• **EXERCISE OBJECTIVE**
Which lines run from the first one up to and including the one with "return blended(self.flat, row, column)"? Print exactly those.

• **RAW RECORDS**
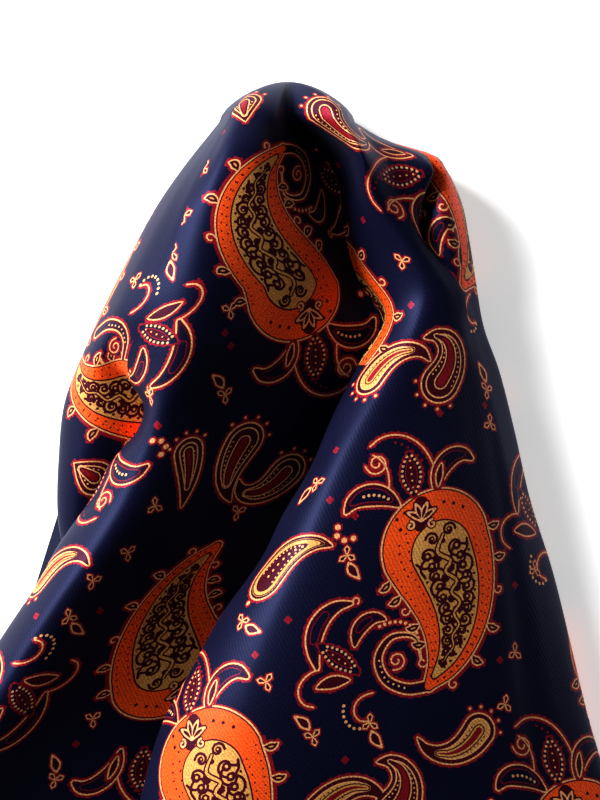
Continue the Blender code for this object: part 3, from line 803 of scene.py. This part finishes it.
class Window:
    """A stretch of a cloth, laid flat, on which drawings are placed at their true size."""

    def __init__(self, cloth, rows, columns, flat=None):
        self.first = rows.start, columns.start
        self.flat = laid_flat(cloth.grid[rows, columns]) if flat is None else flat
        self.points = np.pad(self.flat.reshape(-1, 2), ((0, 0), (0, 1)))
        self.chart_points = cloth.chart[rows, columns].reshape(-1, 2)
        self.triangles = grid_triangles(*self.flat.shape[:2])
        self.tree = BVHTree.FromPolygons(self.points.tolist(), self.triangles.tolist())

    def place(self, spot):
        """Give the flat place of a fractional row and column of the cloth."""
        row, column = (np.array(value - start) for value, start in zip(spot, self.first))
        return blended(self.flat, row, column)

    def charted(self, outline):
        """Carry an outline from the flat stretch to the cloth's chart."""
        found = [self.tree.find_nearest((x, y, 0)) for x, y in outline]
        index = [hit[2] for hit in found]
        places = np.array([tuple(hit[0]) for hit in found])
        share = shares(self.points, self.triangles, index, places)[..., None]
        return (self.chart_points[self.triangles[index]] * share).sum(1)


# The least number of cells that a window has each way
LEAST_CELLS = 3


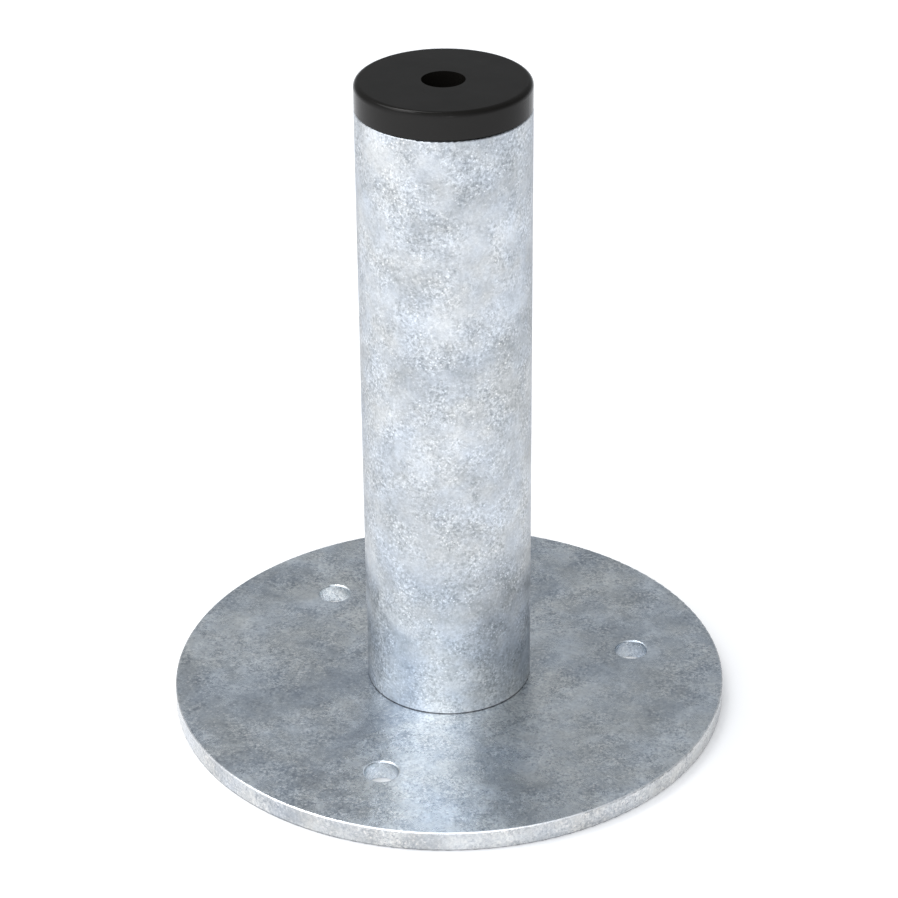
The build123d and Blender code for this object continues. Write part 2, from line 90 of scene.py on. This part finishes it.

• **EXPECTED ANSWER**
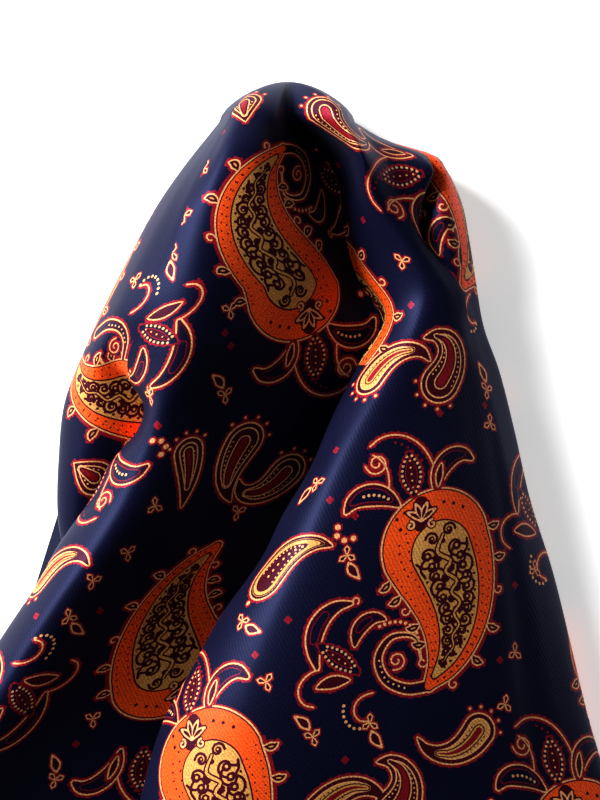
Continue the Blender code for this object: part 3, from line 803 of scene.py. This part finishes it.
class Window:
    """A stretch of a cloth, laid flat, on which drawings are placed at their true size."""

    def __init__(self, cloth, rows, columns, flat=None):
        self.first = rows.start, columns.start
        self.flat = laid_flat(cloth.grid[rows, columns]) if flat is None else flat
        self.points = np.pad(self.flat.reshape(-1, 2), ((0, 0), (0, 1)))
        self.chart_points = cloth.chart[rows, columns].reshape(-1, 2)
        self.triangles = grid_triangles(*self.flat.shape[:2])
        self.tree = BVHTree.FromPolygons(self.points.tolist(), self.triangles.tolist())

    def place(self, spot):
        """Give the flat place of a fractional row and column of the cloth."""
        row, column = (np.array(value - start) for value, start in zip(spot, self.first))
        return blended(self.flat, row, column)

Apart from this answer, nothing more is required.